Mr. Devin Pickell reports
RENEGADE GOLD ANNOUNCES $4 MILLION NON FLOW-THROUGH AND $300,000 FLOW-THROUGH PRIVATE PLACEMENT
Renegade Gold Inc. proposes to undertake a non-brokered private placement for aggregate gross proceeds of up to $4.3-million, consisting of non-flow-through units at 23 cents per non-flow-through unit for gross proceeds of up to $4-million and flow-through units at a price of 23 cents per flow-through unit for gross proceeds of up to $300,000.

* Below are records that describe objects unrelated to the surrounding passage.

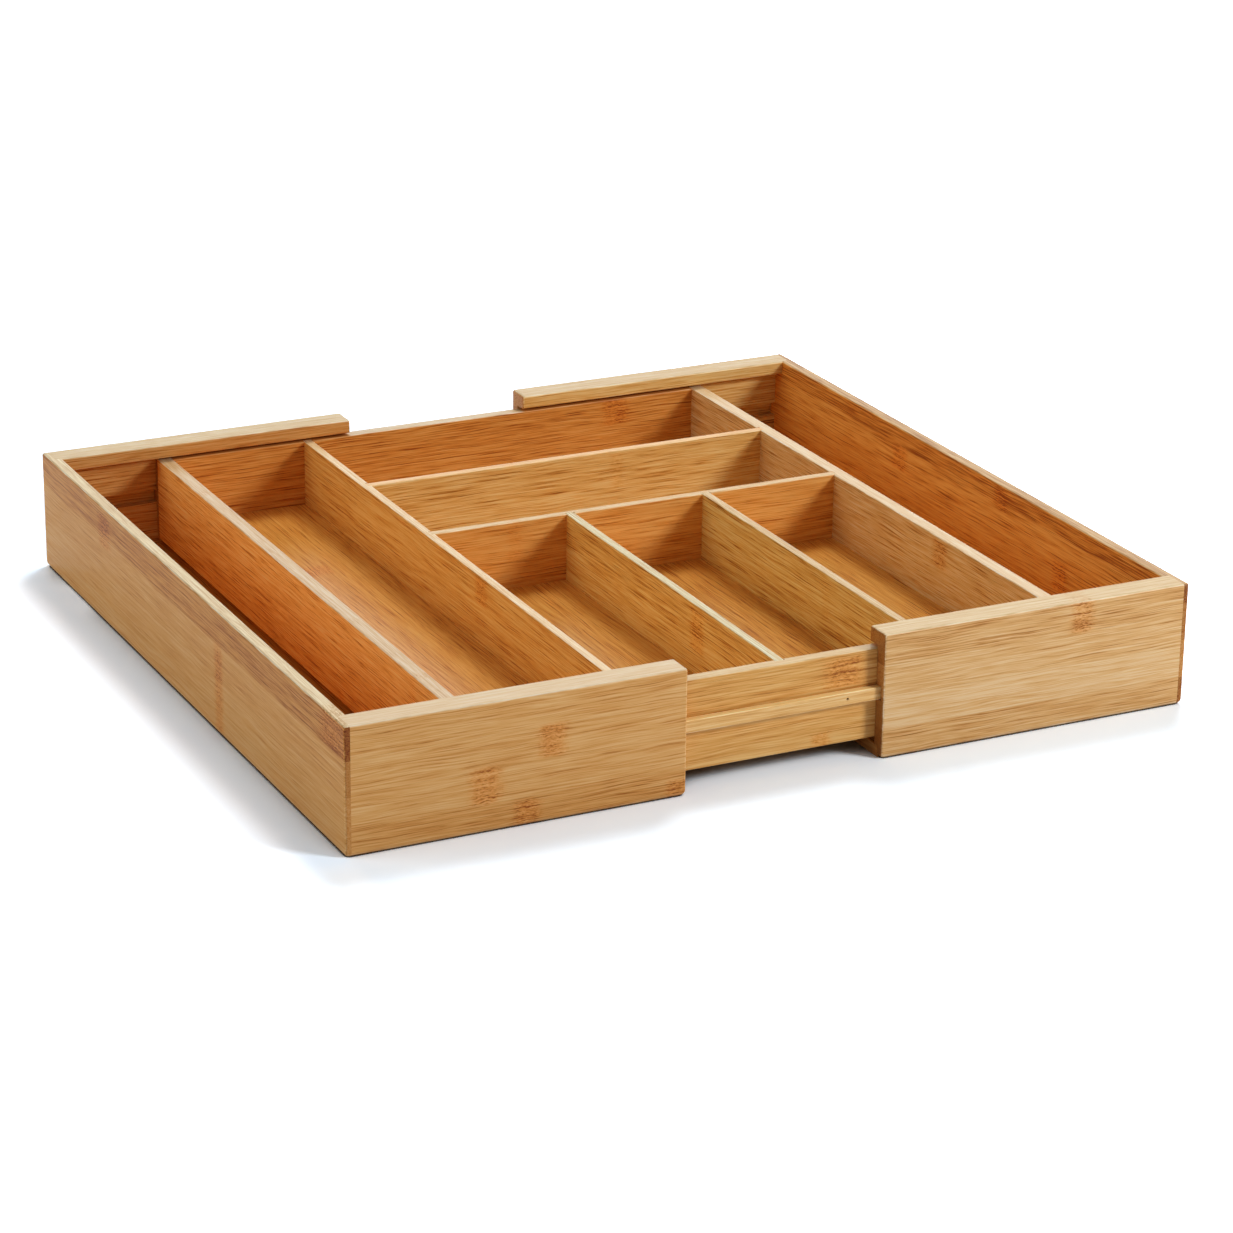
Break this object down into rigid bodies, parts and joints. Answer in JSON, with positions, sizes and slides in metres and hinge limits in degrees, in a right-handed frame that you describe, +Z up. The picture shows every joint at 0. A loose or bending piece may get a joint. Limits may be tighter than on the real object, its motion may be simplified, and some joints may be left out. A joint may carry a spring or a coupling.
{
  "type": "cutlery tray",
  "caption": "Extending bamboo cutlery tray: a divided inner tray between sliding side extensions, which run along wooden rails to fit the drawer's width.",
  "frame": {"origin": "middle of the whole tray's footprint at rest, on the surface it stands on", "axes": "+X to the right, along the way the extensions slide; +Y from the front board to the back board; +Z up"},
  "size_m": [0.456, 0.43, 0.065],
  "materials": {
    "tray_floor": "laminated bamboo under a clear satin lacquer",
    "tray_front_wall": "laminated bamboo under a clear satin lacquer",
    "tray_back_wall": "laminated bamboo under a clear satin lacquer",
    "tray_left_wall": "laminated bamboo under a clear satin lacquer",
    "tray_right_wall": "laminated bamboo under a clear satin lacquer",
    "long_divider": "laminated bamboo under a clear satin lacquer",
    "rear_cross_divider": "laminated bamboo under a clear satin lacquer",
    "middle_cross_divider": "laminated bamboo under a clear satin lacquer",
    "front_divider_left": "laminated bamboo under a clear satin lacquer",
    "front_divider_right": "laminated bamboo under a clear satin lacquer",
    "front_rail": "laminated bamboo under a clear satin lacquer",
    "back_rail": "laminated bamboo under a clear satin lacquer",
    "front_rail_brads": "plain wire, dulled",
    "back_rail_brads": "plain wire, dulled",
    "left_end_board": "laminated bamboo under a clear satin lacquer",
    "left_front_board": "laminated bamboo under a clear satin lacquer",
    "left_back_board": "laminated bamboo under a clear satin lacquer",
    "left_floor": "laminated bamboo under a clear satin lacquer",
    "right_end_board": "laminated bamboo under a clear satin lacquer",
    "right_front_board": "laminated bamboo under a clear satin lacquer",
    "right_back_board": "laminated bamboo under a clear satin lacquer",
    "right_floor": "laminated bamboo under a clear satin lacquer"
  },
  "bodies": {
    "inner_tray": {"tray_floor": "tray_floor", "tray_front_wall": "tray_front_wall", "tray_back_wall": "tray_back_wall", "tray_left_wall": "tray_left_wall", "tray_right_wall": "tray_right_wall", "long_divider": "long_divider", "rear_cross_divider": "rear_cross_divider", "middle_cross_divider": "middle_cross_divider", "front_divider_left": "front_divider_left", "front_divider_right": "front_divider_right", "front_rail": "front_rail", "back_rail": "back_rail", "front_rail_brads": "front_rail_brads", "back_rail_brads": "back_rail_brads"},
    "left_extension": {"left_end_board": "left_end_board", "left_front_board": "left_front_board", "left_back_board": "left_back_board", "left_floor": "left_floor"},
    "right_extension": {"right_end_board": "right_end_board", "right_front_board": "right_front_board", "right_back_board": "right_back_board", "right_floor": "right_floor"}
  },
  "joints": [
    {"name": "left_slide", "type": "slide", "parent": "inner_tray", "child": "left_extension", "axis": [-1, 0, 0], "range_m": [-0.055, 0.06]},
    {"name": "right_slide", "type": "slide", "parent": "inner_tray", "child": "right_extension", "axis": [1, 0, 0], "range_m": [-0.051, 0.064]}
  ]
}
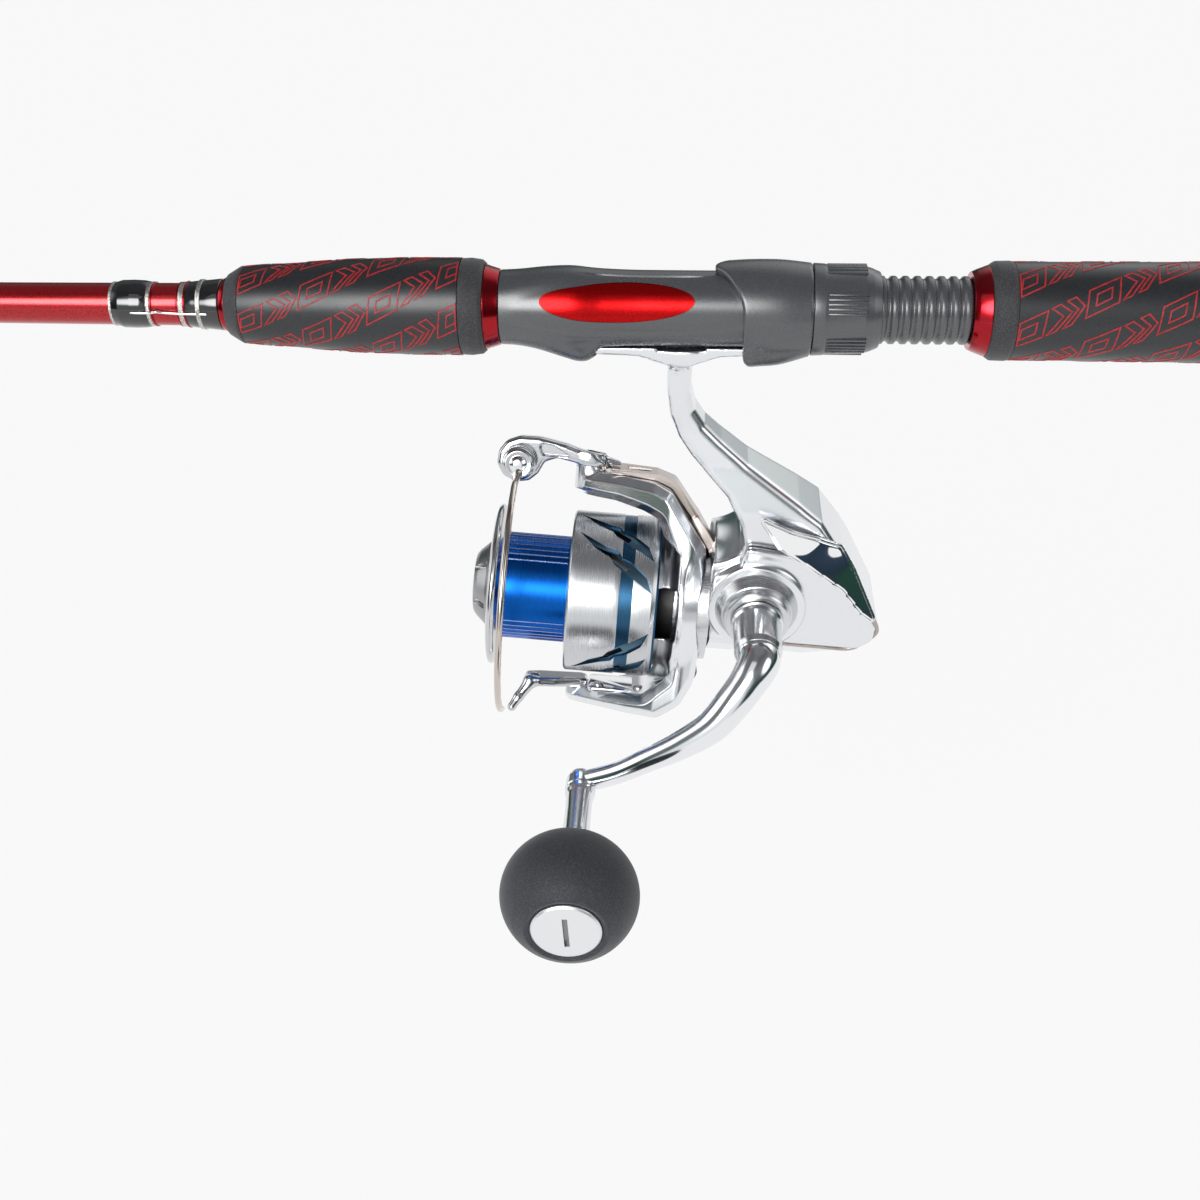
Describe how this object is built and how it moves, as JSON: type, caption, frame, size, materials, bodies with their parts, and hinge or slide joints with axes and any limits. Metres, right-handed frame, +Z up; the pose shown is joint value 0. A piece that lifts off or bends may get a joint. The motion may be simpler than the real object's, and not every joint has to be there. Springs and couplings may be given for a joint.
{
  "type": "fishing rod and reel",
  "caption": "Spinning rod with line guides, a screw-lock reel seat and foam-ringed grips, carrying a fixed-spool reel with a folding bail, oscillating spool and crank handle.",
  "frame": {"origin": "centre of the butt end on the rod axis", "axes": "+X along the rod axis from the tip to the butt, +Z up with the reel hanging below, the handle on the -Y side"},
  "size_m": [1.984, 0.1511, 0.1808],
  "materials": {
    "blank_red": "gloss lacquer over carbon",
    "wrap_black": "epoxy over thread",
    "guide_steel": "polished",
    "ring_ceramic": "polished",
    "anodised_red": "anodised",
    "foam": "closed cell foam",
    "grip_black": "satin, embossed",
    "seat_grey": "satin",
    "window_red": "gloss",
    "body_silver": "satin metallic",
    "mirror_chrome": "polished",
    "steel": "turned",
    "brass": "machined",
    "champagne": "satin",
    "knob_black": "closed cell foam",
    "cap_silver": "anodised",
    "spool_silver": "turned",
    "arbor_blue": "anodised",
    "washer_dark": "carbon felt",
    "knob_grey": "satin"
  },
  "bodies": {
    "rod": {"blank": "blank_red", "guide_wraps": "wrap_black", "keeper_wraps": "wrap_black", "hook_keeper": "guide_steel", "guide_1": "guide_steel", "guide_2": "guide_steel", "guide_3": "guide_steel", "guide_4": "guide_steel", "guide_5": "guide_steel", "guide_6": "guide_steel", "guide_rings": "ring_ceramic", "tip_top": "guide_steel", "tip_ring": "ring_ceramic", "fore_check_front": "anodised_red", "fore_ring_front": "foam", "fore_grip": "grip_black", "fore_ring_rear": "foam", "fore_check_rear": "anodised_red", "reel_seat": "seat_grey", "seat_windows": "window_red", "rear_check": "anodised_red", "rear_ring_front": "foam", "rear_grip": "grip_black", "butt_cap": "grip_black", "reel_body": "body_silver", "side_cover": "body_silver", "rear_plate": "mirror_chrome", "body_screws": "steel", "axle_cap": "body_silver", "gear_bearings": "steel", "pinion_bearings": "steel", "one_way_clutch": "brass"},
    "hood": {"sliding_hood": "seat_grey"},
    "nut": {"lock_nut": "seat_grey"},
    "handle": {"drive_gear": "brass", "handle_collar": "mirror_chrome", "handle_arm": "mirror_chrome", "knob_stem": "mirror_chrome"},
    "knob": {"knob": "knob_black", "knob_cap": "cap_silver"},
    "rotor": {"rotor": "body_silver", "rotor_nut": "steel", "pinion": "brass", "arm_cover": "champagne", "arm_plate": "champagne", "rotor_screws": "steel", "bail_spring": "steel"},
    "bail": {"bail_arm": "body_silver", "bail_lever": "body_silver", "bail_wire": "mirror_chrome", "roller_screw": "steel"},
    "roller": {"line_roller": "mirror_chrome"},
    "shaft": {"main_shaft": "steel", "slider": "steel"},
    "worm": {"worm_shaft": "brass"},
    "spool": {"spool": "spool_silver", "spool_arbor": "arbor_blue", "spool_lip": "spool_silver", "drag_washers": "washer_dark"},
    "drag": {"drag_knob": "knob_grey"}
  },
  "joints": [
    {"name": "hood_slide", "type": "slide", "parent": "rod", "child": "hood", "axis": [1, 0, 0], "range_m": [0, 0.022]},
    {"name": "nut_turn", "type": "hinge", "parent": "hood", "child": "nut", "pos_m": [-0.33, 0, 0], "axis": [1, 0, 0], "range_deg": [0, 2205]},
    {"name": "handle_spin", "type": "hinge", "parent": "rod", "child": "handle", "pos_m": [-0.35374, 0, -0.09833], "axis": [0, 1, 0], "continuous": true},
    {"name": "knob_spin", "type": "hinge", "parent": "handle", "child": "knob", "pos_m": [-0.4106, -0.1074, -0.14401], "axis": [0, 1, 0], "continuous": true},
    {"name": "rotor_spin", "type": "hinge", "parent": "rod", "child": "rotor", "pos_m": [-0.38, 0, -0.1083], "axis": [0.9969, 0, -0.0785], "continuous": true},
    {"name": "worm_spin", "type": "hinge", "parent": "rod", "child": "worm", "pos_m": [-0.35059, 0.00636, -0.117], "axis": [0.9969, 0, -0.0785], "continuous": true},
    {"name": "bail_open", "type": "hinge", "parent": "rotor", "child": "bail", "pos_m": [-0.4136, 0, -0.10566], "axis": [0.0727, 0.3746, 0.9243], "range_deg": [-92, 0]},
    {"name": "roller_spin", "type": "hinge", "parent": "bail", "child": "roller", "pos_m": [-0.43391, 0.00971, -0.06039], "axis": [-0.0294, 0.9272, -0.3735], "continuous": true},
    {"name": "spool_slide", "type": "slide", "parent": "rod", "child": "shaft", "axis": [0.9969, 0, -0.0785], "range_m": [-0.0105, 0.0015]},
    {"name": "spool_spin", "type": "hinge", "parent": "shaft", "child": "spool", "pos_m": [-0.41988, 0, -0.10516], "axis": [0.9969, 0, -0.0785], "continuous": true},
    {"name": "drag_turn", "type": "hinge", "parent": "shaft", "child": "drag", "pos_m": [-0.4458, 0, -0.10312], "axis": [0.9969, 0, -0.0785], "range_deg": [-720, 0]}
  ],
  "couplings": [
    {"joint": "nut_turn", "follows": "hood_slide", "rad_per_m": 1745.3},
    {"joint": "rotor_spin", "follows": "handle_spin", "ratio": -4.7143},
    {"joint": "worm_spin", "follows": "handle_spin", "ratio": 2.3571}
  ]
}
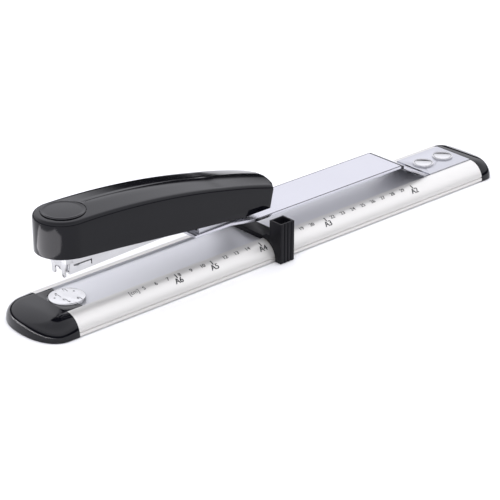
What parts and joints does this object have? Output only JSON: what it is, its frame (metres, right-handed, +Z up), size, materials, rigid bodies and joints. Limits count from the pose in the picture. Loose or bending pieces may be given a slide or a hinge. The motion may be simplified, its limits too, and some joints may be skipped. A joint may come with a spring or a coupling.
{
  "type": "long-reach stapler",
  "caption": "Long-reach booklet stapler: hollow aluminium base with a sliding paper stop and turning anvil, a hinged steel arm and a stapling head with a sprung black handle.",
  "frame": {"origin": "on the table, under the middle of the base's length and width", "axes": "+X runs from the stapling end to the rear end along the length, +Y across to the far side, +Z up"},
  "size_m": [0.4184, 0.0712, 0.0753],
  "materials": {
    "anodised_aluminium": "satin silver anodised extrusion",
    "gloss_black": "glossy black moulded plastic",
    "satin_black": "satin black moulded plastic",
    "arm_steel": "satin nickel-plated sheet",
    "brushed_steel": "zinc-plated sheet",
    "nickel": "bright nickel plate",
    "spring_steel": "plain spring steel",
    "staple_wire": "galvanised wire",
    "rubber": "black rubber"
  },
  "bodies": {
    "base": {"base_profile": "anodised_aluminium", "front_cap": "gloss_black", "rear_cap": "gloss_black", "foot_front_near": "rubber", "foot_front_far": "rubber", "foot_rear_near": "rubber", "foot_rear_far": "rubber", "cap_screw_front_near": "spring_steel", "cap_screw_front_far": "spring_steel", "cap_screw_rear_near": "spring_steel", "cap_screw_rear_far": "spring_steel", "rear_plate": "brushed_steel", "plate_rivet_front": "nickel", "plate_rivet_rear": "nickel", "arm_hinge_pin": "spring_steel", "anvil_spring_washer": "spring_steel", "anvil_retaining_clip": "spring_steel", "arm_spring_near": "spring_steel", "arm_spring_far": "spring_steel"},
    "anvil": {"anvil": "nickel"},
    "stop": {"paper_stop": "satin_black", "stop_brake_pad": "rubber"},
    "arm": {"arm_plate": "arm_steel", "head_bracket": "brushed_steel", "bracket_rivet_front": "nickel", "bracket_rivet_rear": "nickel", "magazine_rivet_near": "nickel", "magazine_rivet_far": "nickel", "magazine_channel": "nickel", "nose_plate": "nickel", "staple_rail": "brushed_steel", "staple_strip": "staple_wire", "spring_seat": "brushed_steel", "pusher_guide_rod": "spring_steel", "pusher_spring": "spring_steel", "magazine_bridge": "brushed_steel", "handle_pin": "spring_steel", "handle_pin_clip": "spring_steel", "handle_spring": "spring_steel"},
    "pusher": {"pusher": "satin_black"},
    "handle": {"handle_shell": "gloss_black", "thumb_pad": "gloss_black", "handle_lever": "brushed_steel", "shell_screw_front": "spring_steel", "shell_screw_rear": "spring_steel", "driver_blade": "spring_steel", "blade_rivet": "nickel"}
  },
  "joints": [
    {"name": "arm_hinge", "type": "hinge", "parent": "base", "child": "arm", "pos_m": [0.14825, 0, 0.0114], "axis": [0, -1, 0], "range_deg": [0, 2.9], "stiffness_Nm_per_rad": 5, "springref_deg": -17.19, "deforming": ["arm_spring_near", "arm_spring_far"]},
    {"name": "handle_hinge", "type": "hinge", "parent": "arm", "child": "handle", "pos_m": [-0.02275, 0, 0.043], "axis": [0, -1, 0], "range_deg": [-55, 5.5], "stiffness_Nm_per_rad": 1.2, "springref_deg": -6.88, "deforming": ["handle_spring"]},
    {"name": "pusher_slide", "type": "slide", "parent": "arm", "child": "pusher", "axis": [0.9996, 0, 0.0297], "range_m": [0, 0.07], "stiffness_N_per_m": 20, "springref_m": -0.1, "deforming": ["pusher_spring"]},
    {"name": "anvil_turn", "type": "hinge", "parent": "base", "child": "anvil", "pos_m": [-0.17125, 0, 0.0127], "axis": [0, 0, 1], "continuous": true},
    {"name": "stop_slide", "type": "slide", "parent": "base", "child": "stop", "axis": [1, 0, 0], "range_m": [-0.1039, 0.1431]}
  ]
}
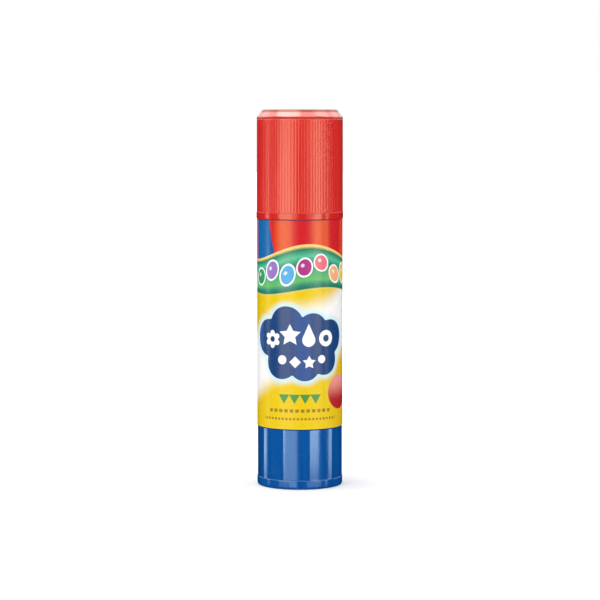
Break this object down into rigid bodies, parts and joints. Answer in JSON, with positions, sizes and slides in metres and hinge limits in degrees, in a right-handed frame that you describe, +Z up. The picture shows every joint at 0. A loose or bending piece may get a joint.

Each non-flow-through unit will consist of one common share of the company and one transferable share purchase warrant, with each warrant exercisable into one share for a period of three years from the date of issue at a price of 30 cents per share. Each flow-through unit will consist of one flow-through share and one-half of one transferable share purchase warrant, with each whole warrant exercisable into one non-flow-through share for three years from the date of issue at a price of 30 cents per share. If after all regulatory holds on the non-flow-through warrants and flow-through warrants expire and the shares trade on the TSX Venture Exchange at a price of 60 cents or more for 10 consecutive trading days at any time (the acceleration event), then the non-flow-through warrants and the flow-through warrants will expire, subject to the company's discretion, on the earlier of the expiry date and 4:30 p.m. Vancouver time on the date which is 30 calendar days after the company provides notice to the holders of the non-flow-through and flow-through warrants that the acceleration event has occurred.
The company intends to use the proceeds from the sale of the non-flow-through units to extinguish debt, for exploration expenditures and for general working capital. The company intends to use the gross proceeds from the sale of the flow-through units to incur Canadian exploration expenses that are flow-through mining expenditures (as such terms are defined in the Income Tax Act (Canada)) related to the company's projects in Ontario.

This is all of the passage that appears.